> [Data]
● ● ● ● ● ● ●

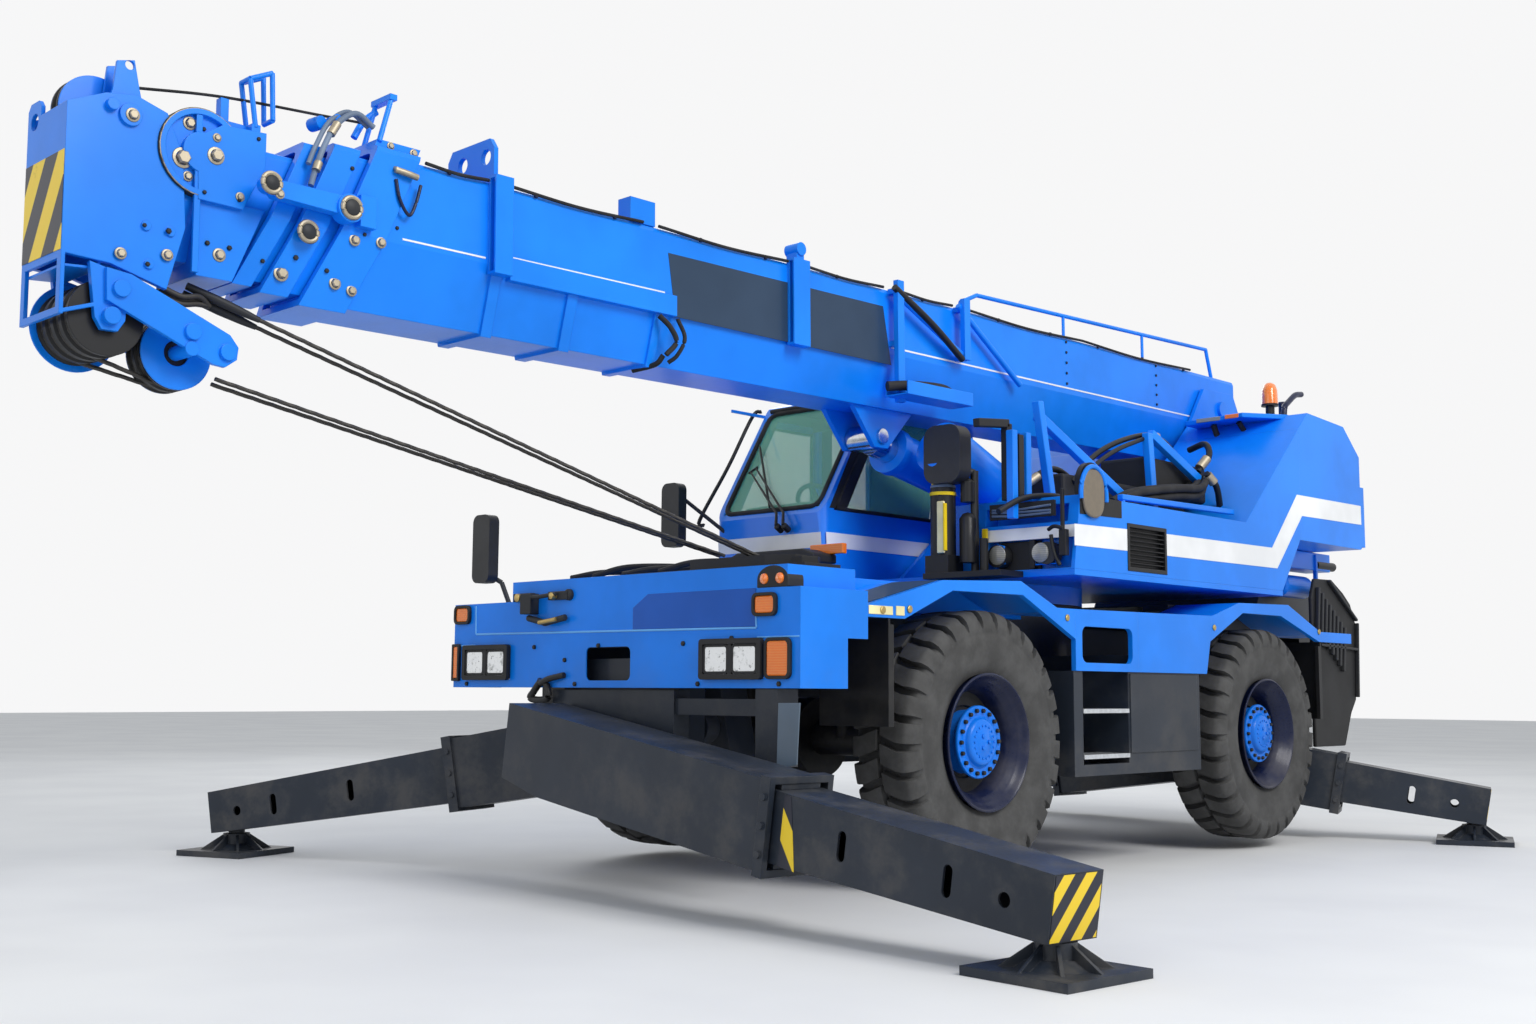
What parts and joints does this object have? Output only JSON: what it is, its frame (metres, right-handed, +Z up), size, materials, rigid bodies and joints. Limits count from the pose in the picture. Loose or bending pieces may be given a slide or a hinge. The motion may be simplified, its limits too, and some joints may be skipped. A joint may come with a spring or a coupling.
{
  "type": "two-axle rough-terrain mobile crane",
  "caption": "Mobile crane parked on spread outriggers, telescopic boom stowed level over the front, cab beside the boom, large block-tread tyres.",
  "frame": {"origin": "point on the ground under the slewing centre, the point that a crane's working radius is measured from", "axes": "front faces -Y, the machine's left side is +X, +Z up"},
  "size_m": [6.4476, 9.5264, 3.6994],
  "materials": {
    "blue_paint": "gloss paint",
    "dark_blue_paint": "gloss paint",
    "slate_paint": "satin paint",
    "black_steel": "satin paint",
    "tyre_rubber": "matte",
    "black_plastic": "matte",
    "amber_plastic": "clear amber",
    "lamp_glass": "clear lens",
    "tinted_glass": "tinted",
    "seat_fabric": "woven",
    "tread_plate": "galvanised",
    "chrome_rod": "polished",
    "cast_steel": "machined"
  },
  "bodies": {
    "carrier": {"chassis_frame": "slate_paint", "front_subframe": "slate_paint", "rear_subframe": "slate_paint", "front_body": "blue_paint", "headlamps": "lamp_glass", "marker_lamps": "amber_plastic", "fenders": "blue_paint", "side_panels": "blue_paint", "step_surrounds": "blue_paint", "side_boxes": "slate_paint", "step_treads": "tread_plate", "mudguards": "black_steel", "engine_hood": "slate_paint", "engine": "cast_steel", "slewing_bearing": "cast_steel", "front_axle": "black_steel", "rear_axle": "black_steel", "carrier_mirrors": "black_plastic", "hook_block": "black_steel"},
    "upper": {"turntable_frame": "blue_paint", "machinery_cover": "blue_paint", "grille": "black_steel", "counterweight": "blue_paint", "winch": "black_steel", "cab_shell": "blue_paint", "cab_glass": "tinted_glass", "cab_interior": "seat_fabric", "cab_mirrors": "black_plastic", "work_lamps": "black_plastic", "left_fittings": "black_steel", "beacon": "amber_plastic"},
    "cab_door": {"cab_door": "blue_paint", "cab_door_glass": "tinted_glass"},
    "boom_base": {"boom_base": "blue_paint"},
    "boom_second": {"boom_second": "blue_paint"},
    "boom_third": {"boom_third": "blue_paint"},
    "boom_head": {"boom_head": "blue_paint", "head_sheaves": "black_steel"},
    "luff_barrel": {"luff_barrel": "blue_paint"},
    "luff_rod": {"luff_rod": "chrome_rod"},
    "knuckle_front_left": {"knuckle_front_left": "black_steel"},
    "wheel_front_left": {"rim_front_left": "dark_blue_paint", "tyre_front_left": "tyre_rubber"},
    "outrigger_box_front_left": {"outrigger_box_front_left": "slate_paint"},
    "outrigger_beam_front_left": {"outrigger_beam_front_left": "slate_paint"},
    "knuckle_front_right": {"knuckle_front_right": "black_steel"},
    "wheel_front_right": {"rim_front_right": "dark_blue_paint", "tyre_front_right": "tyre_rubber"},
    "outrigger_box_front_right": {"outrigger_box_front_right": "slate_paint"},
    "outrigger_beam_front_right": {"outrigger_beam_front_right": "slate_paint"},
    "knuckle_rear_left": {"knuckle_rear_left": "black_steel"},
    "wheel_rear_left": {"rim_rear_left": "dark_blue_paint", "tyre_rear_left": "tyre_rubber"},
    "outrigger_box_rear_left": {"outrigger_box_rear_left": "slate_paint"},
    "outrigger_beam_rear_left": {"outrigger_beam_rear_left": "slate_paint"},
    "knuckle_rear_right": {"knuckle_rear_right": "black_steel"},
    "wheel_rear_right": {"rim_rear_right": "dark_blue_paint", "tyre_rear_right": "tyre_rubber"},
    "outrigger_box_rear_right": {"outrigger_box_rear_right": "slate_paint"},
    "outrigger_beam_rear_right": {"outrigger_beam_rear_right": "slate_paint"}
  },
  "joints": [
    {"name": "steer_front_left", "type": "hinge", "parent": "carrier", "child": "knuckle_front_left", "pos_m": [1.04, -1.75, 0.741], "axis": [0, 0, 1], "range_deg": [-28, 28]},
    {"name": "spin_front_left", "type": "hinge", "parent": "knuckle_front_left", "child": "wheel_front_left", "pos_m": [1.12, -1.75, 0.741], "axis": [1, 0, 0], "continuous": true},
    {"name": "outrigger_tilt_front_left", "type": "hinge", "parent": "carrier", "child": "outrigger_box_front_left", "pos_m": [-0.26759, -3.40587, 0.72431], "axis": [-0.0872, -0.9962, 0], "range_deg": [0, 8]},
    {"name": "outrigger_extend_front_left", "type": "slide", "parent": "outrigger_box_front_left", "child": "outrigger_beam_front_left", "axis": [0.9853, -0.0862, -0.1478], "range_m": [-1.15, 0]},
    {"name": "steer_front_right", "type": "hinge", "parent": "carrier", "child": "knuckle_front_right", "pos_m": [-1.04, -1.75, 0.741], "axis": [0, 0, 1], "range_deg": [-28, 28]},
    {"name": "spin_front_right", "type": "hinge", "parent": "knuckle_front_right", "child": "wheel_front_right", "pos_m": [-1.12, -1.75, 0.741], "axis": [1, 0, 0], "continuous": true},
    {"name": "outrigger_tilt_front_right", "type": "hinge", "parent": "carrier", "child": "outrigger_box_front_right", "pos_m": [0.13521, -2.56527, 0.80968], "axis": [-0.342, 0.9397, 0], "range_deg": [0, 8]},
    {"name": "outrigger_extend_front_right", "type": "slide", "parent": "outrigger_box_front_right", "child": "outrigger_beam_front_right", "axis": [-0.9254, -0.3368, -0.1736], "range_m": [-1.3, 0]},
    {"name": "steer_rear_left", "type": "hinge", "parent": "carrier", "child": "knuckle_rear_left", "pos_m": [1.04, 1.354, 0.741], "axis": [0, 0, 1], "range_deg": [-28, 28]},
    {"name": "spin_rear_left", "type": "hinge", "parent": "knuckle_rear_left", "child": "wheel_rear_left", "pos_m": [1.12, 1.354, 0.741], "axis": [1, 0, 0], "continuous": true},
    {"name": "outrigger_tilt_rear_left", "type": "hinge", "parent": "carrier", "child": "outrigger_box_rear_left", "pos_m": [-0.18345, 1.88889, 0.66862], "axis": [0.342, -0.9397, 0], "range_deg": [0, 8]},
    {"name": "outrigger_extend_rear_left", "type": "slide", "parent": "outrigger_box_rear_left", "child": "outrigger_beam_rear_left", "axis": [0.9254, 0.3368, -0.1736], "range_m": [-0.48, 0.78]},
    {"name": "steer_rear_right", "type": "hinge", "parent": "carrier", "child": "knuckle_rear_right", "pos_m": [-1.04, 1.354, 0.741], "axis": [0, 0, 1], "range_deg": [-28, 28]},
    {"name": "spin_rear_right", "type": "hinge", "parent": "knuckle_rear_right", "child": "wheel_rear_right", "pos_m": [-1.12, 1.354, 0.741], "axis": [1, 0, 0], "continuous": true},
    {"name": "outrigger_tilt_rear_right", "type": "hinge", "parent": "carrier", "child": "outrigger_box_rear_right", "pos_m": [0.58954, 2.77032, 0.64809], "axis": [0.0872, 0.9962, 0], "range_deg": [0, 8]},
    {"name": "outrigger_extend_rear_right", "type": "slide", "parent": "outrigger_box_rear_right", "child": "outrigger_beam_rear_right", "axis": [-0.9853, 0.0862, -0.1478], "range_m": [-0.48, 0.78]},
    {"name": "slew", "type": "hinge", "parent": "carrier", "child": "upper", "pos_m": [0, 0, 1.55], "axis": [0, 0, 1], "continuous": true},
    {"name": "luff", "type": "hinge", "parent": "upper", "child": "boom_base", "pos_m": [0, 2.75, 3.2], "axis": [-1, 0, 0], "range_deg": [0, 80]},
    {"name": "tele_second", "type": "slide", "parent": "boom_base", "child": "boom_second", "axis": [0, -0.9999, -0.014], "range_m": [0, 5.8]},
    {"name": "tele_third", "type": "slide", "parent": "boom_second", "child": "boom_third", "axis": [0, -0.9999, -0.014], "range_m": [0, 5.8]},
    {"name": "tele_head", "type": "slide", "parent": "boom_third", "child": "boom_head", "axis": [0, -0.9999, -0.014], "range_m": [0, 5.8]},
    {"name": "luff_barrel_tilt", "type": "hinge", "parent": "upper", "child": "luff_barrel", "pos_m": [0, 1.55, 1.985], "axis": [-1, 0, 0], "range_deg": [0, 77.57]},
    {"name": "luff_rod_slide", "type": "slide", "parent": "luff_barrel", "child": "luff_rod", "axis": [0, -0.9806, 0.1961], "range_m": [0, 2.197]},
    {"name": "cab_door_slide", "type": "slide", "parent": "upper", "child": "cab_door", "axis": [0, 1, 0], "range_m": [0, 0.53]}
  ],
  "couplings": [
    {"joint": "tele_third", "follows": "tele_second", "ratio": 1},
    {"joint": "tele_head", "follows": "tele_second", "ratio": 1},
    {"joint": "luff_barrel_tilt", "follows": "luff", "ratio": 0.96342},
    {"joint": "luff_rod_slide", "follows": "luff", "m_per_rad": 1.5663}
  ]
}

● ● ● ● ● ● ●

> [Written request] Go through the listing above and work out how many lines contain the string "bodies". Reply with the number alone.

> [Solved problem] 2